Finalmente o Brasil entrou na onda dos tributos artísticos. Prática comum lá fora, esse tipo de trabalho tem retorno garantido juntos aos fãs, sejam os do homenageado ou daqueles que homenageiam. O Tributo a Cazuza, que gerou filhotes em CD ou DVD, é um exemplo bem acabado disso. Um dos próximos a sair, ainda neste segundo semestre, tem foco na história de um artista controvertido, Odair José. Seu diferencial é conseguir uma proeza ímpar aqui no país que é colocar lado a lado artistas tanto da cena independente, como os artistas que estão no manistream.
O selo independente Allegro Discos, do Goiânia, prepara uma coletânea chamada "Vou tirar você deste lugar". Serão 20 faixas com recriações dos grandes sucessos de Odair. O mainstream se faz representado por Zeca Baleiro (Eu, você e a praça), Pato Fu (Uma lágrima) e o titã Paulo Miklos (Vou tirar você desse lugar) e a recém-promovida Leela (E ninguém liga para mim).
A cena independente comparece com bandas de peso, entre outras, como o Columbia, que ficou com "Eu queria ser John Lennon" uma das faixas mais representativas da carreira de Odair. "Cotidiano nº 3" ficou a cargo Los Pirata.

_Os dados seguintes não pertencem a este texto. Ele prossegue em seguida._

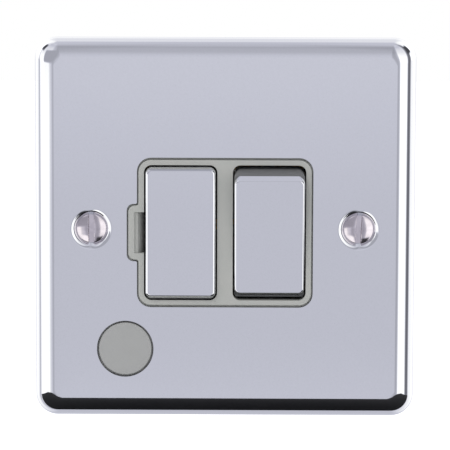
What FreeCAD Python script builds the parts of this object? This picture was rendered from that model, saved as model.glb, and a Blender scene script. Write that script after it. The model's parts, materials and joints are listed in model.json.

Há até espaço para um nome dos anos 80: Picassos Falsos, que regravaram "Essa noite você vai ter que ser minha".
Sandro Bello, idealizador da homenagem e proprietário da Allegro Discos, comemora esse casamento que ele jura não ser proposital: "Conseguimos com esse tributo unir dois mundos distantes, o alternativo e o mainstream que não costumam se comunicar no dia-a-dia". Segundo ele, a escolha das bandas se deveu a afinidades de estilo com o trabalho de Odair José. Prova disso, para Sandro, foi o convite ao Pato Fu. O guitarrista John diz ver claramente um grande valor genuíno em sua obra. E acrescenta: "Nossa participação não foi em tom de sátira. Muito já foi feito desse modo em cima dos artistas chamados ´bregas´ e acho que isso inclusive já perdeu a graça. Tentamos fazer algo à altura".
Mesmo quem não tem tanta identificação com a obra de Odair José passou a ter uma visão diferente de sua trajetória após participar desse projeto. É o caso de Paco Garcia, guitarrista do Los Piarata. "Eu não conhecia tanto os discos e me aprofundei mais na sua discografia. Tem coisas muito boas". "Cotidiano nº3", faixa que a banda vai defender, tem letra em espanhol. "Foi muito divertido para nós gravarmos essa canção", afirma.
Diferente do que foi notíciado, o tributo a Odair José não vai contar com aquela que seria a cereja do bolo: a regravação que o Los Hermanos fez para "Vou tirar você desse lugar". Apesar da boa receptividade que Marcelo Camelo e seus colegas tiveram à idéia, problemas burocráticos impediram a inclusão da faixa.
Odair José já ouviu as faixas que farâo parte da coletânea e deu sua aprovação. "Ele gostou de todas, mas não deixou de apontar um certo estranhamento com algumas mudanças de arranjo", diz Sandro. No total, foram 35 convites para depois se chegar as 20 faixas. Algumas bandas não puderam participar por não conseguirem arcar com os custos de estúdio, caso do Autoramas.
Toda a popularidade de Odair veio acompanhada de grande polêmica na época em que atuou mais ativamente. Ele foi um dos maiores vendedores de disco do país e ganhou o título de "Bob Dylan da Central do Brasil". Mesmo assim, ele sofria o preconceito de uma grande parcela da dita "elite cultural", que resumia seu trabalho aos adjetivos "brega" e "cafona".
Mesmo sob tanta contestação, as músicas de Odair José são consdieradas mais contestadoras e provocativas que grande parte da produção da MPB daquela época. Nenhum outro artistia falou de temas tabus, como a prostituição, drogas, adultério e outras coisas bem barra-pesada como ele, numa época em que o regime militar viva seu apogeu. A coletânea seria uma ótima chance de apresentar Odair e contextualizar seu trabalho a uma nova geração.
Essa é a versão não-editada da matéria sobre o tributo a Odair José que eu fiz para a sétima edição da revista Laboratório Pop, publicada em outubro. Ela foi adaptada depois para o tamanho que estava disponível. Posso estar enganado, mas acho que foi a primeira revista a falar desse projeto, que saiu no início desse ano. Até então, ele só era notícia em sites da Internet . Recebi hoje um mail de Sandro Bello no qual ele comemora o fato da primeira prensagem do tributo ter se esgotado, graças aos pedidos dos lojistas.